* [What you should do]
Tally the lines with the word "three" and report the number alone.

* [Excerpted data]
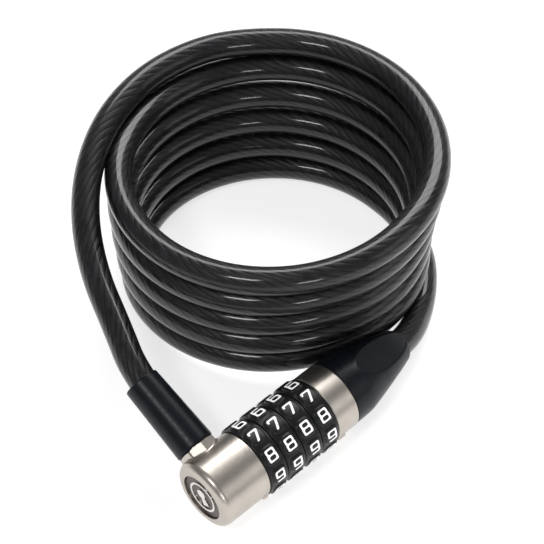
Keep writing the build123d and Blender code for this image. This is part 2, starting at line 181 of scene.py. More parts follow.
def coil_points():
    """The stacked turns, clockwise from the back and down, narrowing and leaning to the lock."""
    right = Vector((math.cos(COIL_RIGHT), math.sin(COIL_RIGHT)))
    away = Vector((-right.y, right.x))
    outside = 1 / math.cos(math.pi / POINTS_PER_TURN)
    points = []
    for number in range(COIL_POINTS):
        turn = COIL_START + number / POINTS_PER_TURN
        angle = math.tau * turn
        bow = 4 * (turn / COIL_TURNS) * (turn / COIL_TURNS - 1)
        at_back = smooth_step(BACK_REACH + BACK_REACH * math.cos(angle))
        grown = smooth_step((turn - BACK_FROM_TURN) / BACK_GROWS_OVER)
        snug = at_back * grown * (1 - max(turn - BACK_FADES_FROM, 0.0) / BACK_FADES_OVER)
        across = (COIL_RADIUS - COIL_TAPER * turn + COIL_SAG * bow
                  + BACK_OUT * snug) * outside
        back = across - COIL_FLATTEN - COIL_FLATTEN_MORE * turn
        centre = (COIL_CENTRE + right * (COIL_BOW_RIGHT * bow - COIL_DRIFT_RIGHT * turn)
                  + away * (COIL_BOW_AWAY * bow - COIL_LEAN * turn))
        place = centre + right * across * math.sin(angle) + away * back * math.cos(angle)
        drop = COIL_PITCH * (turn - COIL_RIPPLE * math.sin(angle)) - BACK_LIFT * snug
        points.append((place.x, place.y, max(COIL_TOP - drop, CABLE_RADIUS)))
    return points


def spline_line(points):
    """Points along the smooth NURBS spline that has these control points."""
    curve = bpy.data.curves.new("route", "CURVE")
    curve.dimensions = "3D"
    spline = curve.splines.new("NURBS")
    spline.points.add(len(points) - 1)
    for control, point in zip(spline.points, points):
        control.co = (*at(*point), 1.0)
    spline.order_u = SPLINE_ORDER
    spline.use_endpoint_u = True
    spline.resolution_u = SPLINE_STEPS
    carrier = bpy.data.objects.new("route", curve)
    scene.collection.objects.link(carrier)
    line_mesh = bpy.data.meshes.new_from_object(carrier)
    line = [vertex.co.copy() for vertex in line_mesh.vertices]
    bpy.data.objects.remove(carrier)
    bpy.data.meshes.remove(line_mesh)
    return line


def new_piece(name, mesh):
    piece = bpy.data.objects.new(name, mesh)
    scene.collection.objects.link(piece)
    return piece


def shade_smooth(mesh):
    mesh.polygons.foreach_set("use_smooth", [True] * len(mesh.polygons))


def finished_mesh(name, shape, smooth=True):
    """The mesh of a bmesh shape, with its normals facing out. The shape is used up."""
    bmesh.ops.recalc_face_normals(shape, faces=shape.faces)
    mesh = bpy.data.meshes.new(name)
    shape.to_mesh(mesh)
    shape.free()
    if smooth:
        shade_smooth(mesh)
    return mesh


def closed_skin(name, loops):
    """A closed skin over equal loops of places, each joined to the next all the way round."""
    shape = bmesh.new()
    columns = [[shape.verts.new(place) for place in loop] for loop in loops]
    for number, this in enumerate(columns):
        following = columns[(number + 1) % len(columns)]
        for index in range(len(this)):
            after = (index + 1) % len(this)
            shape.faces.new((this[index], this[after], following[after], following[index]))
    return finished_mesh(name, shape)


def edge_drop(short, rounding):
    """How far a rounded edge falls away at this distance from the end."""
    if short >= rounding:
        return 0.0
    return rounding - math.sqrt(max(rounding ** 2 - (rounding - short) ** 2, 0.0))


def carried_frames(line):
    """The direction and a side vector at each point of a line, carried along without twist."""
    directions = []
    for index in range(len(line)):
        before = line[max(index - 1, 0)]
        after = line[min(index + 1, len(line) - 1)]
        directions.append((after - before).normalized())
    side = directions[0].orthogonal().normalized()
    sides = [side]
    for old, new in zip(directions, directions[1:]):
        side = old.rotation_difference(new) @ side
        side = (side - new * side.dot(new)).normalized()
        sides.append(side)
    return directions, sides


TUBE_SIDES = 32


def tube_mesh(name, line, radius):
    """A closed tube along a line. Its UVs hold metres along the line and turns around it."""
    directions, sides = carried_frames(line)
    along = [0.0]
    for before, after in zip(line, line[1:]):
        along.append(along[-1] + (after - before).length)
    shape = bmesh.new()
    rings = []
    for point, direction, side in zip(line, directions, sides):
        up = direction.cross(side)
        ring = []
        for step in range(TUBE_SIDES):
            angle = math.tau * step / TUBE_SIDES
            ring.append(shape.verts.new(point + (side * math.cos(angle)
                                                 + up * math.sin(angle)) * radius))
        rings.append(ring)
    uv = shape.loops.layers.uv.new("UVMap")
    for row in range(len(rings) - 1):
        for step in range(TUBE_SIDES):
            following = (step + 1) % TUBE_SIDES
            face = shape.faces.new((rings[row][step], rings[row][following],
                                    rings[row + 1][following], rings[row + 1][step]))
            corners = ((row, step), (row, step + 1), (row + 1, step + 1), (row + 1, step))
            for loop, (ring_number, turn) in zip(face.loops, corners):
                loop[uv].uv = (along[ring_number], turn / TUBE_SIDES)
    shape.faces.new(list(reversed(rings[0])))
    shape.faces.new(rings[-1])
    return finished_mesh(name, shape)


# ---------------------------------------------------------------- materials


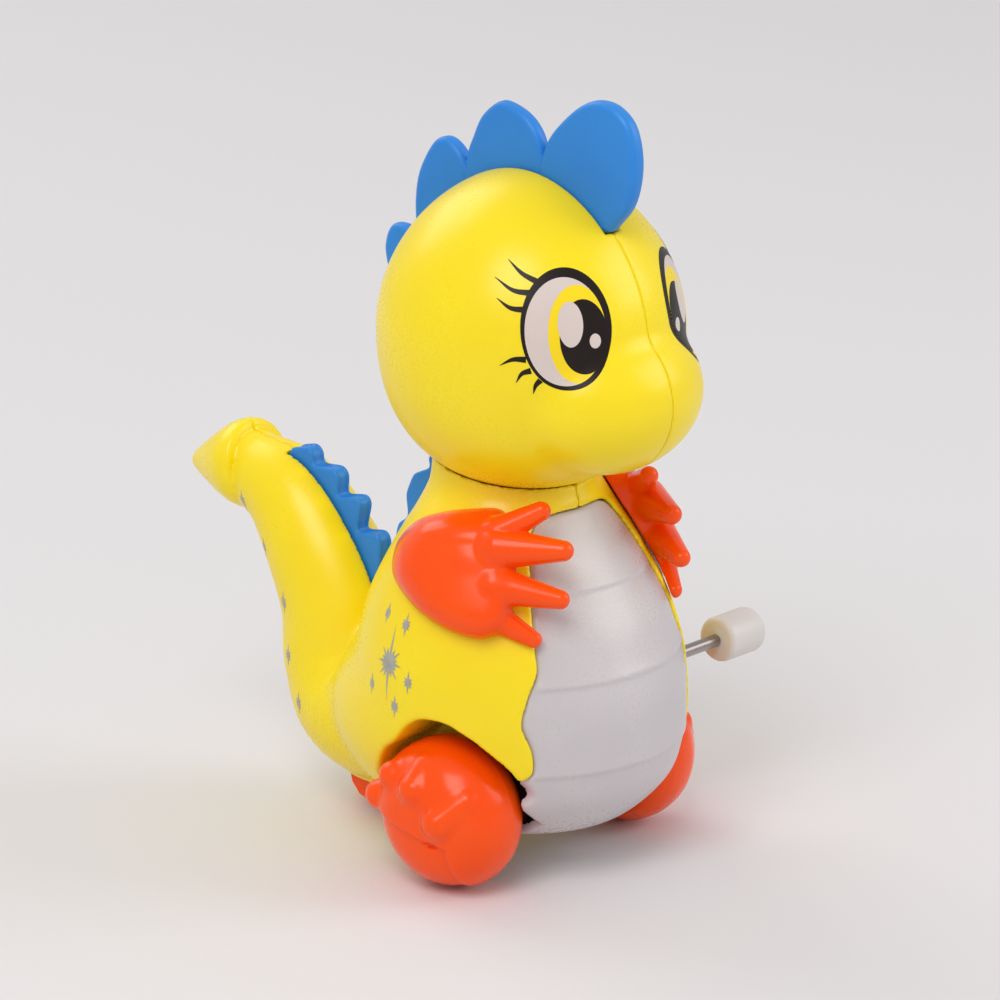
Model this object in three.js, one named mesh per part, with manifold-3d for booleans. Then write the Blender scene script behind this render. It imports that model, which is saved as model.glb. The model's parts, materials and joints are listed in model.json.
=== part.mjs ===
// Wind-up toy dinosaur, millimetres, +Z up, facing -Y.
// It is built about its middle plane X = 0 and then moved so that the
// bottom centre of its bounding box is the origin.
import * as THREE from 'three';
import { mergeVertices } from 'three/addons/utils/BufferGeometryUtils.js';
import Module from 'manifold-3d';

const wasm = await Module();
wasm.setup();

// ---------------------------------------------------------------- dimensions
const WALL = 1.6;            // moulded shell wall
const FIT = 0.3;             // running and assembly gap
const SEAM = 0.05;           // half the gap between shell halves

// Torso sections: [z, centre y, half width x, half depth y]
const TORSO = [
  [5.5, 1.0, 4.0, 4.0], [6.4, 1.2, 11.0, 11.0], [8.5, 1.6, 17.0, 17.0],
  [13.6, 2.5, 23.0, 23.0], [18.5, 3.0, 25.3, 25.2], [24.0, 3.3, 26.1, 26.0],
  [30.0, 3.5, 26.0, 26.0], [35.0, 3.8, 25.5, 25.0], [41.0, 4.1, 24.0, 23.2],
  [46.0, 4.4, 22.2, 20.6], [52.0, 4.6, 19.3, 17.0], [56.0, 4.7, 16.9, 14.4],
  [59.5, 4.8, 14.3, 12.9], [61.5, 4.9, 13.4, 12.5], [64.6, 5.0, 12.8, 12.4],
];
// Tail centre line: [y, z, radius]
const TAIL = [
  [13.0, 19.0, 15.0], [24.0, 18.0, 13.6], [35.2, 18.1, 12.7], [40.2, 23.4, 10.8],
  [41.8, 31.7, 10.0], [46.2, 40.1, 9.2], [52.4, 47.4, 7.9], [61.0, 50.9, 5.9],
];
const TAIL_TIP = [
  [60.4, 51.4, 6.5], [61.3, 51.2, 7.2], [62.6, 51.1, 7.3], [64.2, 50.8, 6.9],
  [66.9, 50.4, 5.6], [70.4, 49.9, 3.7], [73.5, 49.4, 1.9], [75.2, 49.1, 0.4],
];
const HAUNCH = [0, 10.2, 22.5], HAUNCH_R = [23.8, 25.4, 17.3];   // fuller hips
// Scalloped side edge of the belly plate in the front view: [x, z]
const BELLY_EDGE = [
  [0, 58.4], [5.0, 58.3], [8.5, 57.2], [11.0, 54.0], [13.0, 49.5], [14.8, 45.0],
  [16.1, 40.4], [16.7, 36.8], [18.6, 32.6], [19.5, 28.6], [18.5, 24.4],
  [18.3, 21.3], [19.0, 19.4], [17.7, 17.0], [18.3, 15.2], [17.6, 12.5], [15.5, 9.5],
  [12.6, 3.0],
];
const BELLY_RIBS = [47.5, 34.5, 20.5];   // heights of the horizontal steps

const HEAD_C = [0, 1.6, 85.2];           // head centre
const HEAD_R = [23.7, 23.7, 24.7];       // head half sizes
const JAW_C = [0, -13.8, 77.2];          // broad snout and jaw
const JAW_R = [16.4, 13.2, 12.2];
const HEAD_FULL = [1.92, 2.3];           // outline exponents above and below the middle
const CUP_GAP = 0.4;                     // gap between the head and its cup
const NECK_CAP = 57.0;                   // the neck is closed above this height
const NECK_R = 8.0;                      // turning stem of the neck
const FLANGE_R = 10.2, FLANGE_Z = [65.8, 67.2];

const AXLE = [0, 12.0];                  // drive axle [y, z]
const AXLE_R = 1.0;
const WHEEL_R = 12.0, WHEEL_IN = 14.0, WHEEL_OUT = 29.4;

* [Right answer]
3